Source data -

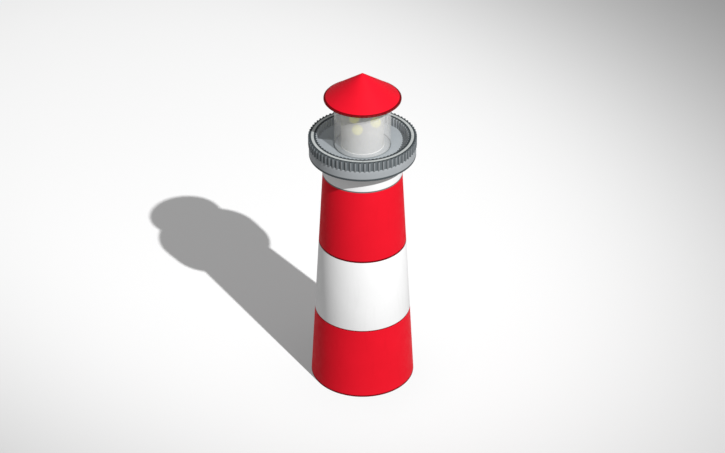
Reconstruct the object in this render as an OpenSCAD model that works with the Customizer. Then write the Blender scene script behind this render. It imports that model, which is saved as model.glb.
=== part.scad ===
// Round masonry lighthouse: a tapered tower in three painted bands, a gallery with a
// ribbed parapet, a lantern of milky glass round an inner drum and three lamps,
// and a conical metal roof.
// The origin is the middle of the tower's foot at ground level, +Z is up, sizes are in mm.

/* [Tower] */
// Radius of the tower at the ground
base_r = 3500; // [3000:50:4500]
// Radius of the tower at its head
top_r = 2625; // [2150:25:3100]
// Height of each painted band
band_h = 5250; // [4000:50:6500]
// Thickness of the wall at the tower's head, above a straight well
wall_top_t = 625; // [450:25:800]
// Thickness of the floor slab at ground level
ground_floor_t = 300; // [150:10:500]

/* [Gallery] */
// Height of the white collar between the red band and the gallery
collar_h = 1435; // [900:5:1800]
// Radius of the gallery's plain edge
gallery_r = 3500; // [3350:10:4300]
// Height of the cornice that carries the gallery
cornice_h = 465; // [300:5:700]
// Thickness of the gallery deck
deck_t = 250; // [150:10:400]

/* [Parapet] */
// Height of the parapet above the deck
parapet_h = 650; // [450:10:1200]
// Thickness of the parapet wall between its ribs
parapet_wall_t = 420; // [200:10:450]
// How far the outer ribs stand out past the gallery's edge
rib_overhang = 40; // [10:5:80]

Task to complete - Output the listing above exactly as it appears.

Solution to this task -
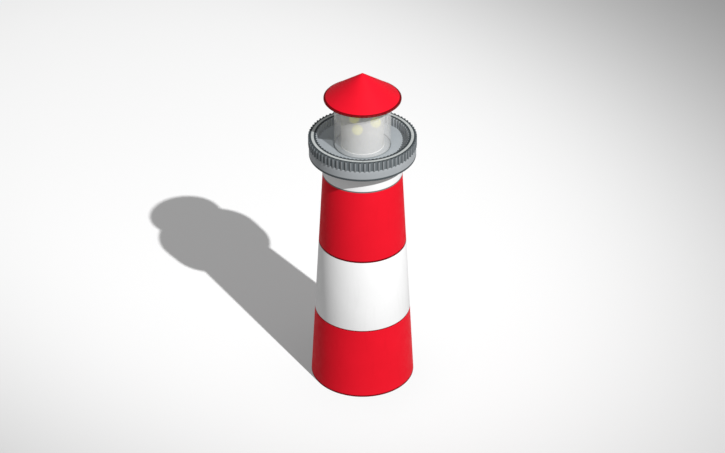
Reconstruct the object in this render as an OpenSCAD model that works with the Customizer. Then write the Blender scene script behind this render. It imports that model, which is saved as model.glb.
=== part.scad ===
// Round masonry lighthouse: a tapered tower in three painted bands, a gallery with a
// ribbed parapet, a lantern of milky glass round an inner drum and three lamps,
// and a conical metal roof.
// The origin is the middle of the tower's foot at ground level, +Z is up, sizes are in mm.

/* [Tower] */
// Radius of the tower at the ground
base_r = 3500; // [3000:50:4500]
// Radius of the tower at its head
top_r = 2625; // [2150:25:3100]
// Height of each painted band
band_h = 5250; // [4000:50:6500]
// Thickness of the wall at the tower's head, above a straight well
wall_top_t = 625; // [450:25:800]
// Thickness of the floor slab at ground level
ground_floor_t = 300; // [150:10:500]

/* [Gallery] */
// Height of the white collar between the red band and the gallery
collar_h = 1435; // [900:5:1800]
// Radius of the gallery's plain edge
gallery_r = 3500; // [3350:10:4300]
// Height of the cornice that carries the gallery
cornice_h = 465; // [300:5:700]
// Thickness of the gallery deck
deck_t = 250; // [150:10:400]

/* [Parapet] */
// Height of the parapet above the deck
parapet_h = 650; // [450:10:1200]
// Thickness of the parapet wall between its ribs
parapet_wall_t = 420; // [200:10:450]
// How far the outer ribs stand out past the gallery's edge
rib_overhang = 40; // [10:5:80]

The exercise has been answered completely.